Speakers vs source/amp budget


I know many audiophiles advocate spending bulk of system budget on speakers with around 50 percent allocated to it. However I have noticed speakers suffer from law of diminishing return much quicker than either the amp or the source (dac, turntable). In fact I’ve noticed for bookshelf speakers especially after around $3k there is hardly much improvement except for the price tag. On the other hand the difference between $2k amp and $10k is night and day and same goes for turntables and dacs.
Am I just testing out the wrong speakers, has speaker technology come to the point there is only slight marginal improvement after certain point? The only rule for speakers seem choose the right size and sensitivity to match the amp and room size and spend the rest on quality amp and the source.
I came to this thought during my latest upgraditis run where I find myslef upgrading the source and the amp while being thoroughly satisfied with my elac vela bookshelves to the point my source and amp (naim 272/xps and 250) cost nearly 10 times the speakers! (I also own wilson audio sasha 2 for my reference system).
plaser

Showing 2 responses by cd318

plaser,

"In fact I’ve noticed for bookshelf speakers especially after around $3k there is hardly much improvement except for the price tag."

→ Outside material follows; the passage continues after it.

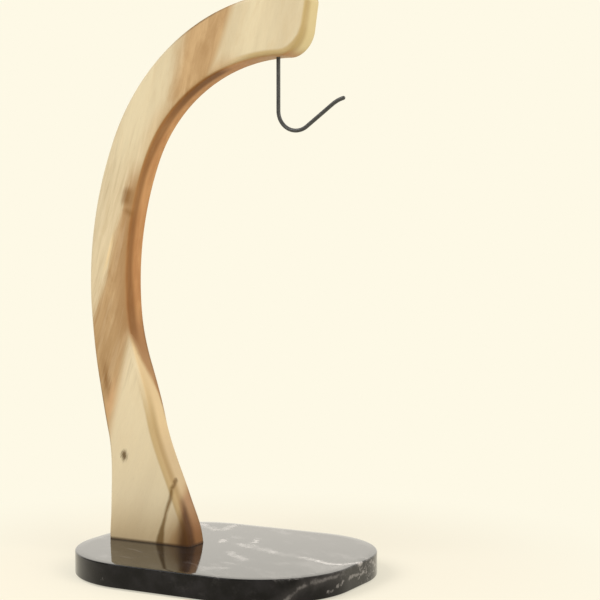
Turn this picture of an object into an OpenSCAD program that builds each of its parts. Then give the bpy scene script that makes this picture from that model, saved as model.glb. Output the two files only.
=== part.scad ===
// Banana hanger: a polished stone slab carries a curved wooden arm with a wire hook.
// Millimetres. +X runs towards the arm's tip, +Y away from the front, +Z up.
// The origin lies on the table, at the middle of the whole object's width and depth.

/* [Base] */
// Width of the slab, left to right
base_w = 180; // [160:1:240]
// Depth of the slab, front to back
base_d = 140; // [120:1:180]
// Thickness of the slab
base_t = 14; // [12:0.5:25]
// Radius of the slab's corners seen from above
base_corner_r = 57; // [30:1:59]
// Bevel polished along the slab's top and bottom edges
base_bevel = 0.8; // [0.3:0.1:2]

/* [Pads] */
// Diameter of each soft pad
pad_d = 16; // [8:1:24]
// Thickness of each soft pad
pad_t = 1; // [1:0.25:4]
// Stone left between a pad and the rim of the slab
pad_margin = 9; // [4:0.5:14]

/* [Arm path] */
// Distance from the slab's left edge to the middle of the arm's foot
foot_inset = 39.2; // [34:0.1:60]
// Direction in which the arm leaves the slab, in degrees above +X
foot_heading = 99.1; // [85:0.1:105]
// Radius of the gentle bend to the left above the foot
lean_r = 1040; // [500:1:2000]
// Turn of that bend, in degrees
lean_turn = 5.9; // [1:0.1:12]
// Radius of the bend to the right along the back
back_r = 217.5; // [180:0.5:260]
// Turn of the back, in degrees
back_turn = 37.3; // [25:0.1:50]
// Radius of the bend over the crown
crown_r = 114.4; // [90:0.1:140]
// Turn of the crown, in degrees
crown_turn = 76; // [60:0.1:85]

/* [Arm widths] */
// Thickness of the plank, front to back
arm_t = 18; // [12:0.5:24]
// Width of the plank at its foot
foot_w = 56.3; // [45:0.1:66]
// Width that a short flare adds right at the slab
flare_w = 3.3; // [0:0.1:4]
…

Nothing much to argue with here. Bookshelf designs are usually compromised by size, hence often used with subs.


"On the other hand the difference between $2k amp and $10k is night and day and same goes for turntables and dacs."


A lot to argue with here.

I've long believed that DACs and amplifiers, if matched in drive and power output, sound more or less sound the same.

I didn't notice much difference between my NAD, Naim, or Creek amplifiers, although I have only ever used efficient easy to drive speakers, apart from a pair of Quad ESLs which didn't work out for me. 

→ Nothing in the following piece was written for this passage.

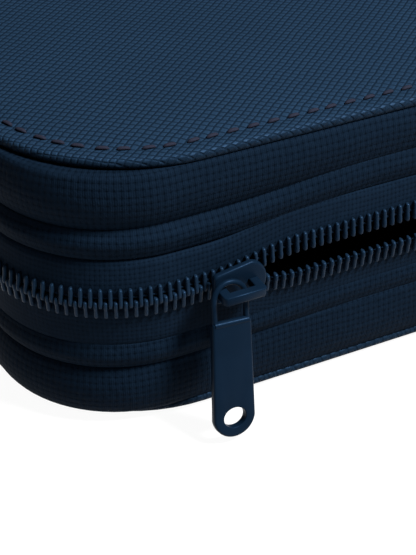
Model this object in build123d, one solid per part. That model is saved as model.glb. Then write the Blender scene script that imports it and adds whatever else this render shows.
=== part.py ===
"""Travel document organizer: a zipped clamshell case in a leather-look cover with fabric side walls.

Millimetres, +Z up, +X along the width, the zipped front faces -Y. The origin is the centre of the
underside, on the surface that the case lies on.
"""

from build123d import *
import math
import os

os.makedirs("parts", exist_ok=True)

# ---- Driving dimensions ----
WIDTH = 240.0
DEPTH = 140.0
HEIGHT = 52.0
COVER_RADIUS = 30.0
WALL_RADIUS = 24.0  # the soft wall bulges past the corners of the covers
COVER_THICKNESS = 2.0
BOARD_THICKNESS = 1.4
LINING_THICKNESS = 0.8
MID_Z = HEIGHT / 2

# Side wall, with offsets counted outwards from the edge of the covers
GUSSET_BULGE = 0.6
GUSSET_INNER = -3.0
GUSSET_HEIGHT = 9.4
WELT_BULGE = 0.9
WELT_INNER = -0.7
WELT_HEIGHT = 5.8
POCKET_FOR_TAPE = -1.9
GUSSET_ROUNDING = 2.4
WELT_ROUNDING = 0.7

# Zipper
CHAIN_Z = 26.4
TOOTH_PITCH = 1.6
TOOTH_WIDTH = 0.62
TOOTH_LENGTH = 3.3
TOOTH_OVERLAP = 0.4
TOOTH_BACK = 0.6
TOOTH_FRONT = 2.0
TAPE_THICKNESS = 0.6
TAPE_EDGE = 1.2
TAPE_BEND = 2.5
TAPE_FOLD = 5.7
TAPE_TOP = 11.4
OPEN_SHIFT = 2.3  # how far each side of the open stretch stands away from the closed line
ZIP_END_X = 88.0
RUN_GAP = 0.3

# Slider
SLIDER_X = -85.0
SLIDER_Z = 26.8
SLIDER_TRAVEL = 170.0
PLATE_LENGTH = 10.0
PLATE_NARROW = 6.0
PLATE_WIDE = 8.0
PLATE_BACK = 2.4
PLATE_THICKNESS = 1.2
INNER_PLATE_FRONT = -0.4
INNER_PLATE_THICKNESS = 1.0
INNER_PLATE_HEIGHT = 5.2
BRIDGE_LENGTH = 8.0
BRIDGE_GAP = 2.2
BRIDGE_BAR = 1.7
POST_RADIUS = 0.9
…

Perhaps you could provide some examples of what you define as 'night and day'?


As verdantaudio said, loudspeakers are where the real gains are to be found. As there are so many different approaches and design philosophies it is really a question of giving them a listen.

"I went out and tried to find speakers under $5K that were better. I could find some that were different (Scansonic, DeVore, Acoustic Zen and Monitor Audio) all sounded different (and very good) but I wasn't convinced they were better. Some sounded much worse but they will remain un-named."


My findings too.

I also think that cabinet issues are a difficult (and often downright expensive) limitation to overcome. Therefore some of speakers I would love to hear next  would be some open baffle designs like the Linkwitz Pluto's/Orion's/LX521s.

I'd love to hear some Magnepans too, but right now there's zero indication of when the shows are going to restart. This must really be hitting the small loudspeaker firms hard.
’In fact I think elacs have better sound but focals are more musical and hence focals beat elacs for my purpose (mostly classical music). I’m pretty happy with the upgrade but would have been happy to with elacs but felt the need to upgrade the speakers to higher priced one given elacs cost 1/10th of the source and amp. Well this is how it is in this hobby lol.’


You’re right, you always have to compromises somewhere. Especially with loudspeakers.

I’m glad you think you’ve made the right ones. Just don’t tell the wife how you got there.